In the cases of Comcast and NebuAd, consumer interests won the battle, though the war is far from over. The manufacturers of DPI equipment are committed to selling tools for network monitoring and discrimination, and were not deterred by the Comcast and NebuAd debacles. The debate over the use of DPI has only begun. Appropriate uses of DPI technologies do exist. But the applications we have seen thus far are not encouraging, and the burden of proof for their benefit rests squarely with the network operator.
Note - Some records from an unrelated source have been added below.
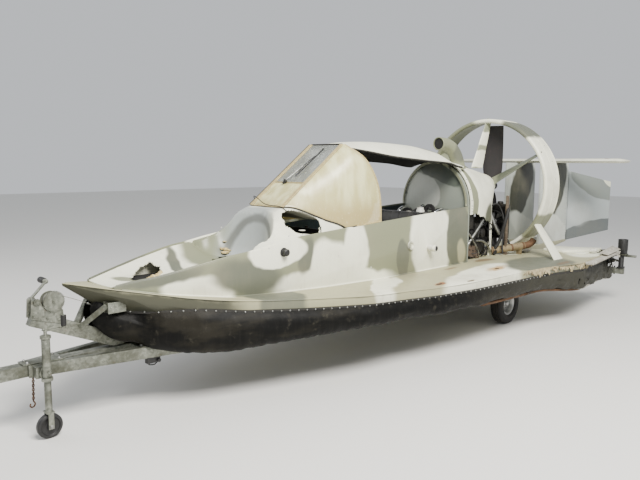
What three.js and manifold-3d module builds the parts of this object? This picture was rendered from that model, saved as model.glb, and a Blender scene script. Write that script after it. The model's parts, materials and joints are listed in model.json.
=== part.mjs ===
// Light hovercraft with a long pointed hull, a glazed cockpit, a ducted propeller and twin rudders,
// standing on the boat trailer that holds it. Millimetres, +X to the bow, +Y to port, +Z up.
// Places along X are counted from a line just ahead of the trailer's axle, and the whole group is moved to its middle at the end.
import * as THREE from 'three';
import { mergeVertices } from 'three/addons/utils/BufferGeometryUtils.js';
import Module from 'manifold-3d';

const wasm = await Module();
wasm.setup();

// Driving dimensions
const GAP = 0.3;                 // between solids that touch
const COUPLER_NOSE = 4950;       // front of everything
const RUDDER_CHORD = 680;
const DECK_LEVEL = 640;          // top of the flat part of the deck
const HULL_BOTTOM = 500;
const BAND = 75;                 // height of the hull's outer side
const PANEL_OUT = 418;           // outer face of a cabin side, from the middle plane
const PANEL_THICK = 25;
const CABIN_REAR = 190;
const RING_CENTRE_Z = 1386;
const RING_RADIUS = 769;
const RING_FRONT = -785;
const RING_REAR = -1115;
const PROP_X = -985;
const PROP_RADIUS = 700;
const FIN_Y = 234;
const FIN_FRONT = -1750;
const FIN_REAR = -2520;
const FIN_TOP = 1660;
const HINGE_X = -2536;
const RUDDER_PORT_SPLAY = 30;    // degrees, trailing edge turned outboard
const RUDDER_STARBOARD_SPLAY = 26;
const RAIL_TOP = 430;            // trailer rails
const RAIL_DEEP = 76;
const RAIL_Y = 575;
const WHEEL_X = -130;
const WHEEL_Y = 690;
const WHEEL_RADIUS = 207;       // a 4.80-8 tyre
const TYRE_WIDTH = 122;
const JACK_X = 4330;
const JACK_Y = 170;

// Table lookup with straight lines between rows: [x, value], x falling
function along(rows, x, column = 1) {
  for (let i = 1; i < rows.length; i += 1) {
    const a = rows[i - 1];
    const b = rows[i];
    if (x >= b[0] || i === rows.length - 1) {
      const t = (x - a[0]) / (b[0] - a[0]);
      return a[column] + (b[column] - a[column]) * t;
    }
  }
  return rows[0][column];
}

// Hull stations: x, half beam, deck z, side height, skirt line y, skirt line z, chine y, bottom z
const HULL = [
  [4150, 4, 889, 8, 3, 878, 2, 872],
  [3900, 190, 840, 45, 60, 700, 40, 690],
  [3800, 240, 820, 55, 120, 672, 80, 655],
  [3650, 320, 790, 65, 290, 670, 150, 620],
  [3460, 440, 757, 75, 436, 678, 230, 590],
  [3150, 560, 715, 75, 556, 636, 330, 550],
  [2800, 680, 690, 75, 676, 611, 420, 520],
  [2500, 780, 675, 75, 776, 596, 490, 505],
  [2200, 870, 661, 75, 866, 582, 550, 500],
  [1800, 930, 649, 75, 926, 570, 580, 500],
  [1500, 980, 640, 75, 976, 561, 600, 500],
  [1000, 1050, 640, 75, 1046, 561, 600, 500],
  [0, 1120, 640, 75, 1116, 561, 600, 500],
  [-700, 1250, 640, 75, 1246, 561, 600, 500],
  [-1900, 1100, 640, 75, 1096, 561, 600, 500],
];
const deckZ = (x) => along(HULL, x, 2);

// Cabin side: x, outer y, top z
const SIDE = [
  [3905, 192, 855],
  [3800, 226, 876],
  [3650, 290, 900],
  [3460, 340, 938],
  [3150, 398, 995],
  [3000, 412, 1012],
  [2800, 418, 1044],
  [2500, 418, 1080],
  [2200, 418, 1098],
  [1800, 418, 1122],
  [1500, 418, 1142],
  [1000, 418, 1168],
  [CABIN_REAR, 418, 1210],
];

// Finishes, named for what the pieces are made of
const FINISH = {
  hull: [0xd9dccf, 0.55, 0.0],
  camo: [0xa8ab93, 0.6, 0.0],
  glazing: [0xd9cb94, 0.2, 0.0],
  vinyl: [0x1b1c1c, 0.6, 0.0],
  black: [0x1a1a1a, 0.5, 0.1],
  steel: [0x9a9c98, 0.5, 0.7],
  rust: [0x8a6a45, 0.85, 0.2],
  rubber: [0x161616, 0.85, 0.0],
  wood: [0x8a7350, 0.8, 0.0],
  zinc: [0xb4b7b4, 0.45, 0.8],
};

const craft = new THREE.Group();
const made = {};

// Volume inside the faces, below nothing where they point inwards
function signedVolume(places, index) {
  let volume = 0;
  for (let t = 0; t < index.length; t += 3) {
    const [p, q, r] = [0, 1, 2].map((k) => new THREE.Vector3().fromArray(places, index[t + k] * 3));
    volume += p.dot(q.cross(r)) / 6;
  }
  return volume;
}

function toSolid(geometry) {
  const bare = geometry.clone();
  bare.deleteAttribute('normal');
  bare.deleteAttribute('uv');
  const merged = mergeVertices(bare, 0.001);
  const places = Float32Array.from(merged.attributes.position.array);
  const index = Uint32Array.from(merged.index.array);
  if (signedVolume(places, index) < 0) index.reverse();
  return new wasm.Manifold(new wasm.Mesh({ numProp: 3, vertProperties: places, triVerts: index }));
}

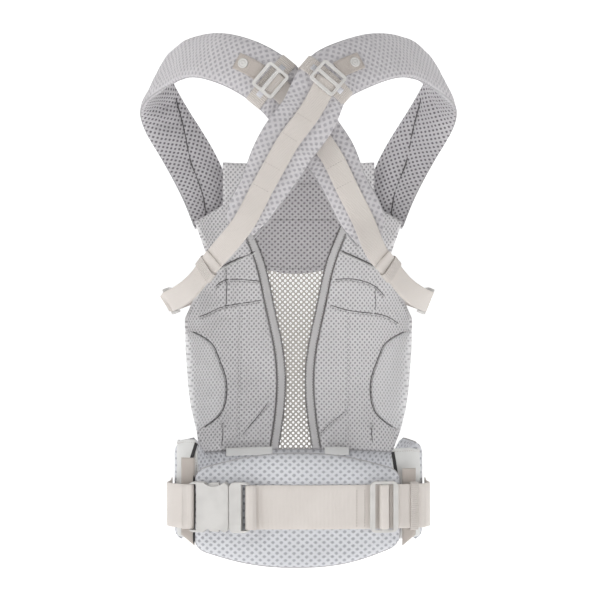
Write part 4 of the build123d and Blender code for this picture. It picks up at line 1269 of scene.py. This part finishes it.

Operators can and will use DPI technology to improve their profits at the expense of their customers. The technology permits network operators to reduce the amount they spend on network upgrades by allowing them to oversell their networks while simultaneously increasing the amount the average customer pays, through the creation of new revenue streams. Or, in marketing language, providers want to “deliver customized service plans that increase customer satisfaction and reduce churn.”

DPI can help alleviate problems of congestion in a network, thus improving the user experience. But at the same DPI technology – the same electronics equipment, in fact – also allows providers to monitor and monetize every use of the Internet, and DPI vendors succeed by developing and marketing this capability. These DPI systems may already be installed in some operators’ networks. Many do not disclose it publicly. Through these secret arrangements, the DPI industry is experiencing remarkable growth. Precedent, motivation and capability all exist for providers of wireline and wireless Internet services to discriminate in the transmission of Internet content in search of new revenue streams. For an operator the advantages far outweigh the concerns of privacy and content filtering that DPI brings along with it.

DPI now offers capabilities far beyond simply protecting Internet users from harm, and the service providers purchasing and installing DPI equipment are well aware of these possibilities. If service providers flip the switch and turn on these control mechanisms, it might mean the end of the net neutrality as we know it!